Produce the listing below again, exactly as shown.

■ Source data:

━━━━━━━━━━━━━━━━

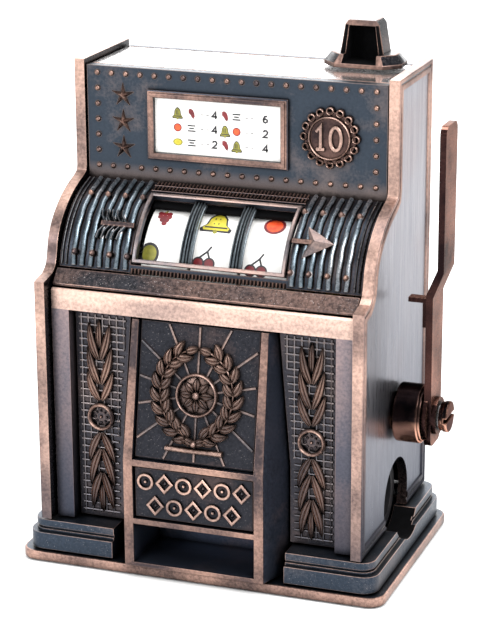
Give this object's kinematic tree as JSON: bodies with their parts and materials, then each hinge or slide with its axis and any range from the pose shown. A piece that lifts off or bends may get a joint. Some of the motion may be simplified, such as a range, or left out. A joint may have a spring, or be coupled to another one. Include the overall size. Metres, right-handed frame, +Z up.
{
  "type": "miniature slot machine pencil sharpener",
  "caption": "Miniature die-cast slot machine with a pull lever, turning reels behind a window and a pencil sharpener in its base.",
  "frame": {"origin": "middle of the base plate on its underside, where it stands", "axes": "+Z up, front faces -Y, +X is the lever side"},
  "size_m": [0.0649, 0.0391, 0.0839],
  "materials": {
    "gunmetal": "blackened antique copper plating on die-cast zinc, coarse casting grain",
    "rubbed_copper": "antique copper plating rubbed bright on the edges, over die-cast zinc",
    "brown_copper": "brown antique copper plating, half gloss",
    "brushed_side": "blue-grey brushed plating on die-cast zinc with copper rubbed borders",
    "polished_top": "polished plating",
    "steel": "bare steel",
    "brass": "bare brass",
    "white_card": "printed matt paper",
    "white_plastic": "moulded white plastic",
    "black_plastic": "moulded black plastic"
  },
  "bodies": {
    "cabinet": {"side_panel_left": "brushed_side", "side_panel_right": "brushed_side", "base_plate": "rubbed_copper", "base_moulding": "gunmetal", "base_screw_1": "steel", "base_screw_2": "steel", "base_screw_3": "steel", "base_screw_4": "steel", "front_frame": "rubbed_copper", "lattice_panel_right": "gunmetal", "lattice_panel_left": "gunmetal", "centre_section": "rubbed_copper", "emblem_plate": "gunmetal", "ornament_plate": "gunmetal", "deck_ledge": "gunmetal", "reel_hood": "gunmetal", "window_frame": "rubbed_copper", "award_panel": "gunmetal", "card_frame": "rubbed_copper", "award_card": "white_card", "medallion": "gunmetal", "top_panel": "polished_top", "back_cover": "gunmetal", "coin_head": "gunmetal", "bracket_right": "steel", "bracket_left": "steel", "lever_boss": "brown_copper", "return_spring": "steel", "sharpener_body": "black_plastic", "sharpener_blade": "steel", "blade_screw": "brass"},
    "lever": {"lever_arm": "brown_copper", "lever_axle": "steel", "axle_screw": "brown_copper", "drive_sector": "brass"},
    "reel_axle": {"reel_shaft": "steel", "pinion": "brass", "reel_spacer_left": "brass", "reel_spacer_right": "brass"},
    "reel_one": {"reel_1": "white_plastic", "reel_strip_1": "white_card"},
    "reel_two": {"reel_2": "white_plastic", "reel_strip_2": "white_card"},
    "reel_three": {"reel_3": "white_plastic", "reel_strip_3": "white_card"}
  },
  "joints": [
    {"name": "lever_pull", "type": "hinge", "parent": "cabinet", "child": "lever", "pos_m": [0.03145, 0.0005, 0.0249], "axis": [1, 0, 0], "range_deg": [0, 70], "stiffness_Nm_per_rad": 0.012, "springref_deg": -22.92},
    {"name": "reel_axle_turn", "type": "hinge", "parent": "cabinet", "child": "reel_axle", "pos_m": [0, 0.0005, 0.0449], "axis": [1, 0, 0], "range_deg": [-88, 2]},
    {"name": "reel_one_spin", "type": "hinge", "parent": "cabinet", "child": "reel_one", "pos_m": [-0.0081, 0.0005, 0.0449], "axis": [1, 0, 0], "continuous": true},
    {"name": "reel_two_spin", "type": "hinge", "parent": "cabinet", "child": "reel_two", "pos_m": [0, 0.0005, 0.0449], "axis": [1, 0, 0], "continuous": true},
    {"name": "reel_three_spin", "type": "hinge", "parent": "cabinet", "child": "reel_three", "pos_m": [0.0081, 0.0005, 0.0449], "axis": [1, 0, 0], "continuous": true}
  ],
  "couplings": [
    {"joint": "reel_axle_turn", "follows": "lever_pull", "ratio": -1.2222}
  ]
}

━━━━━━━━━━━━━━━━

■ Task solution:
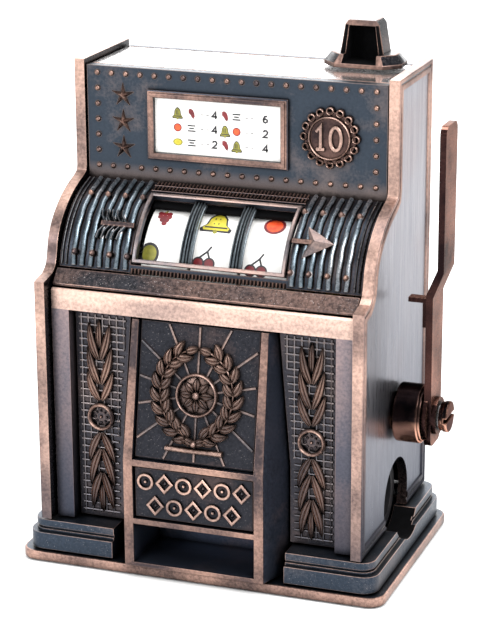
Give this object's kinematic tree as JSON: bodies with their parts and materials, then each hinge or slide with its axis and any range from the pose shown. A piece that lifts off or bends may get a joint. Some of the motion may be simplified, such as a range, or left out. A joint may have a spring, or be coupled to another one. Include the overall size. Metres, right-handed frame, +Z up.
{
  "type": "miniature slot machine pencil sharpener",
  "caption": "Miniature die-cast slot machine with a pull lever, turning reels behind a window and a pencil sharpener in its base.",
  "frame": {"origin": "middle of the base plate on its underside, where it stands", "axes": "+Z up, front faces -Y, +X is the lever side"},
  "size_m": [0.0649, 0.0391, 0.0839],
  "materials": {
    "gunmetal": "blackened antique copper plating on die-cast zinc, coarse casting grain",
    "rubbed_copper": "antique copper plating rubbed bright on the edges, over die-cast zinc",
    "brown_copper": "brown antique copper plating, half gloss",
    "brushed_side": "blue-grey brushed plating on die-cast zinc with copper rubbed borders",
    "polished_top": "polished plating",
    "steel": "bare steel",
    "brass": "bare brass",
    "white_card": "printed matt paper",
    "white_plastic": "moulded white plastic",
    "black_plastic": "moulded black plastic"
  },
  "bodies": {
    "cabinet": {"side_panel_left": "brushed_side", "side_panel_right": "brushed_side", "base_plate": "rubbed_copper", "base_moulding": "gunmetal", "base_screw_1": "steel", "base_screw_2": "steel", "base_screw_3": "steel", "base_screw_4": "steel", "front_frame": "rubbed_copper", "lattice_panel_right": "gunmetal", "lattice_panel_left": "gunmetal", "centre_section": "rubbed_copper", "emblem_plate": "gunmetal", "ornament_plate": "gunmetal", "deck_ledge": "gunmetal", "reel_hood": "gunmetal", "window_frame": "rubbed_copper", "award_panel": "gunmetal", "card_frame": "rubbed_copper", "award_card": "white_card", "medallion": "gunmetal", "top_panel": "polished_top", "back_cover": "gunmetal", "coin_head": "gunmetal", "bracket_right": "steel", "bracket_left": "steel", "lever_boss": "brown_copper", "return_spring": "steel", "sharpener_body": "black_plastic", "sharpener_blade": "steel", "blade_screw": "brass"},
    "lever": {"lever_arm": "brown_copper", "lever_axle": "steel", "axle_screw": "brown_copper", "drive_sector": "brass"},
    "reel_axle": {"reel_shaft": "steel", "pinion": "brass", "reel_spacer_left": "brass", "reel_spacer_right": "brass"},
    "reel_one": {"reel_1": "white_plastic", "reel_strip_1": "white_card"},
    "reel_two": {"reel_2": "white_plastic", "reel_strip_2": "white_card"},
    "reel_three": {"reel_3": "white_plastic", "reel_strip_3": "white_card"}
  },
  "joints": [
    {"name": "lever_pull", "type": "hinge", "parent": "cabinet", "child": "lever", "pos_m": [0.03145, 0.0005, 0.0249], "axis": [1, 0, 0], "range_deg": [0, 70], "stiffness_Nm_per_rad": 0.012, "springref_deg": -22.92},
    {"name": "reel_axle_turn", "type": "hinge", "parent": "cabinet", "child": "reel_axle", "pos_m": [0, 0.0005, 0.0449], "axis": [1, 0, 0], "range_deg": [-88, 2]},
    {"name": "reel_one_spin", "type": "hinge", "parent": "cabinet", "child": "reel_one", "pos_m": [-0.0081, 0.0005, 0.0449], "axis": [1, 0, 0], "continuous": true},
    {"name": "reel_two_spin", "type": "hinge", "parent": "cabinet", "child": "reel_two", "pos_m": [0, 0.0005, 0.0449], "axis": [1, 0, 0], "continuous": true},
    {"name": "reel_three_spin", "type": "hinge", "parent": "cabinet", "child": "reel_three", "pos_m": [0.0081, 0.0005, 0.0449], "axis": [1, 0, 0], "continuous": true}
  ],
  "couplings": [
    {"joint": "reel_axle_turn", "follows": "lever_pull", "ratio": -1.2222}
  ]
}